E. Henriot, « Le nouveau roman : La Jalousie d’Alain Robbe-Grillet, Tropismes, de Nathalie Sarraute », Le Monde, 22 mai 1957.

492.

De fait, le rôle de Nathalie Sarraute dans l’émergence du « Nouveau Roman » est presque unanimement reconnu comme central.

493.

Encore cette reconnaissance doit-elle être à tempérer : outre le flou et le vide conceptuel de la dénomination « Nouveau Roman », il s’agit d’une reconnaissance collective.
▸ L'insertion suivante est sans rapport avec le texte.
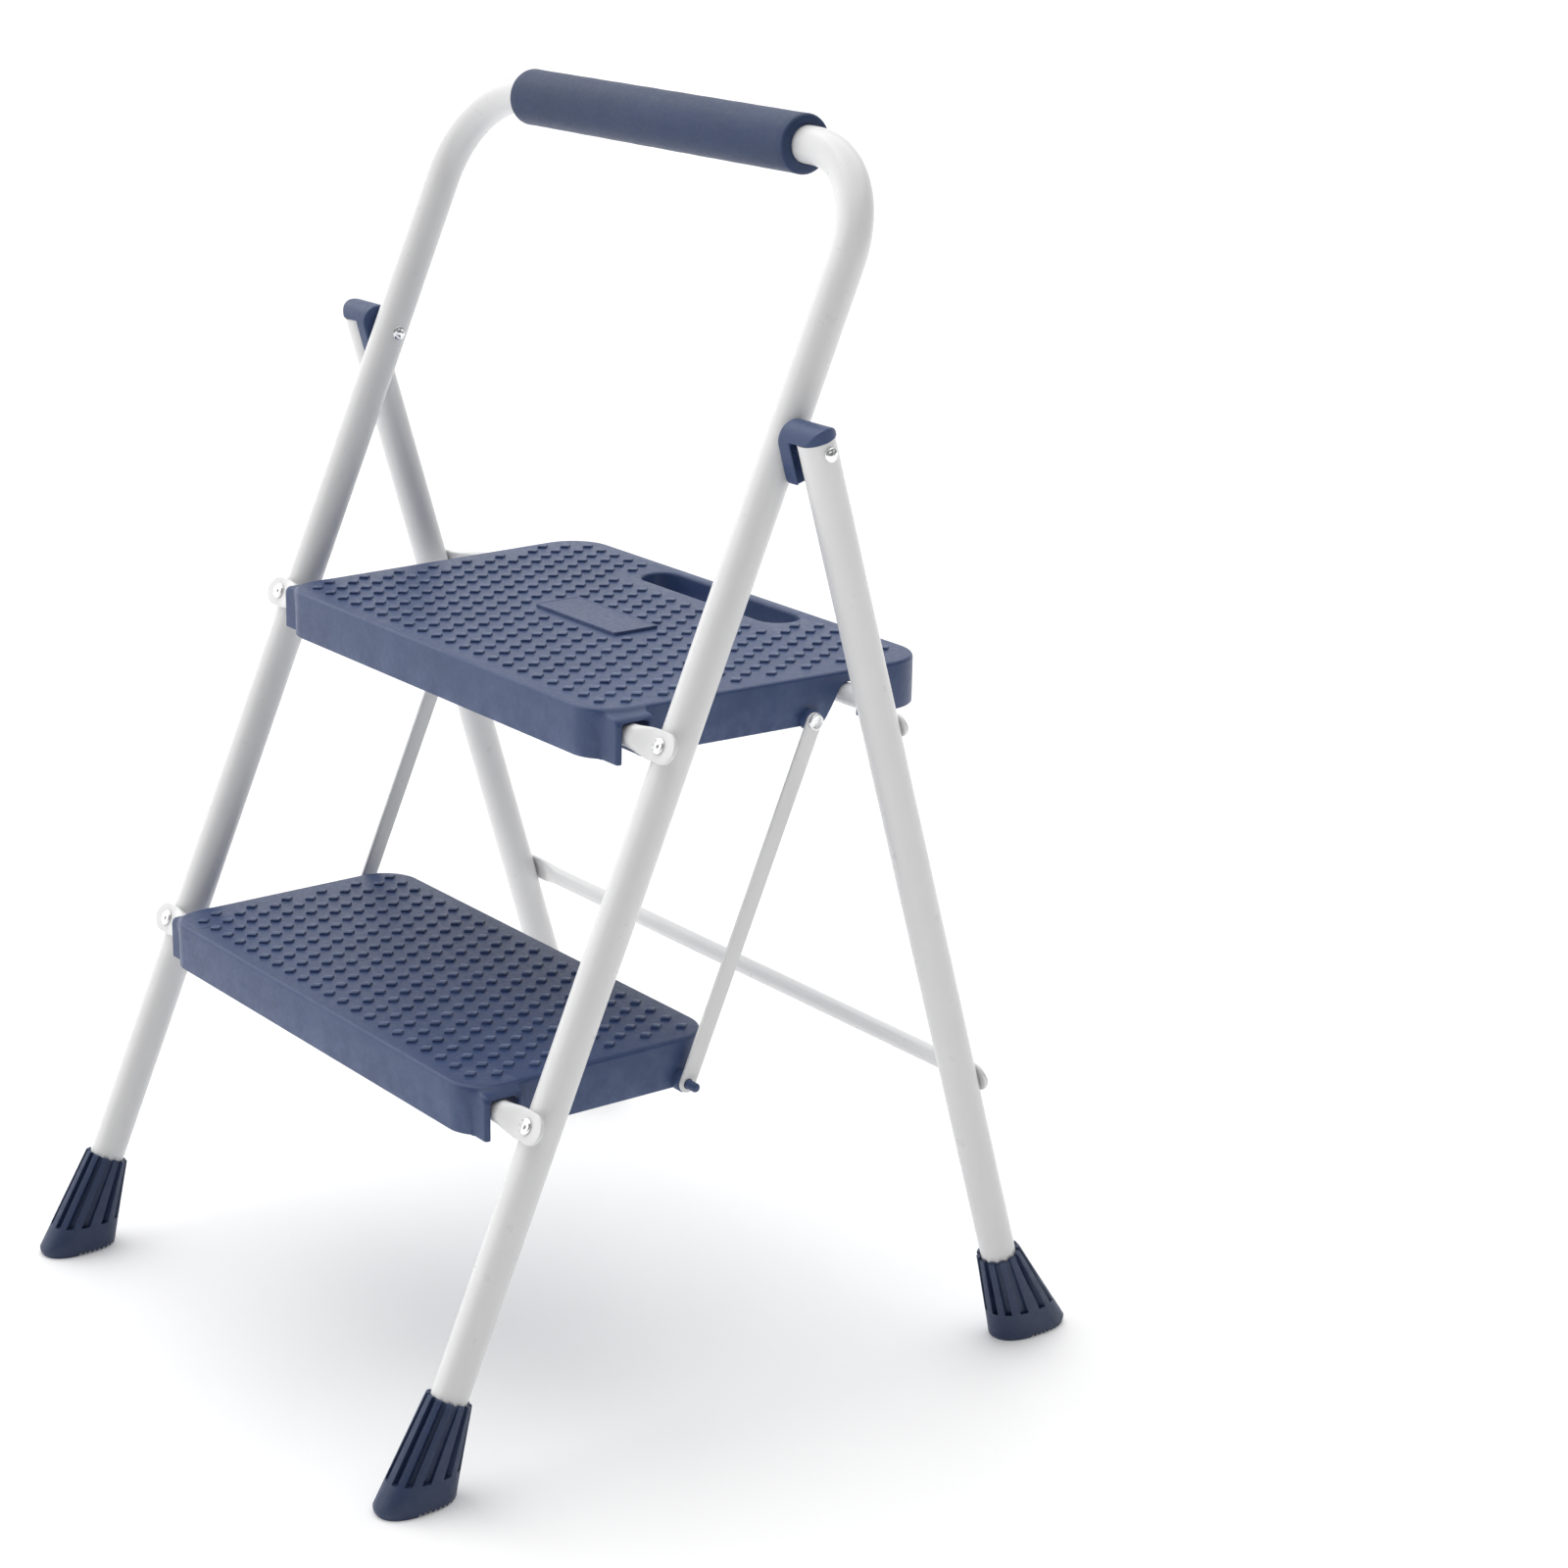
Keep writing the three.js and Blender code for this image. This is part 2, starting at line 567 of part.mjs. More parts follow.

L’étiquette, accolée aux œuvres de Nathalie Sarraute, est le signe qu’elles sont envisagées dans un ensemble, comme une entreprise littéraire collective. Nous reviendrons ultérieurement sur les implications d’une telle appréhension.

494.

Selon l’expression de Valérie Minogue à propos de Nathalie Sarraute (Nathalie Sarraute and the war of the words, Edimburg University Press, 1981) : la « guerre des mots » dont il s’agit désigne dans l’optique de l’auteur les conflits que mettent en scène les fictions concernant la définition de la réalité, et les « usages de la parole » corrélatifs. Mais, nous le verrons, cette guerre des mots se prolonge au-delà des œuvres, à propos de la manière dont on en parle. Si l’expression s’applique tout particulièrement à Sarraute, elle n’est pas étrangère à la poétique de Ponge (la « rage de l’expression » pouvant s’entendre comme une autre forme de guerre des mots), et décrit bien aussi les rapports ambivalents qu’il entretient avec ses commentateurs.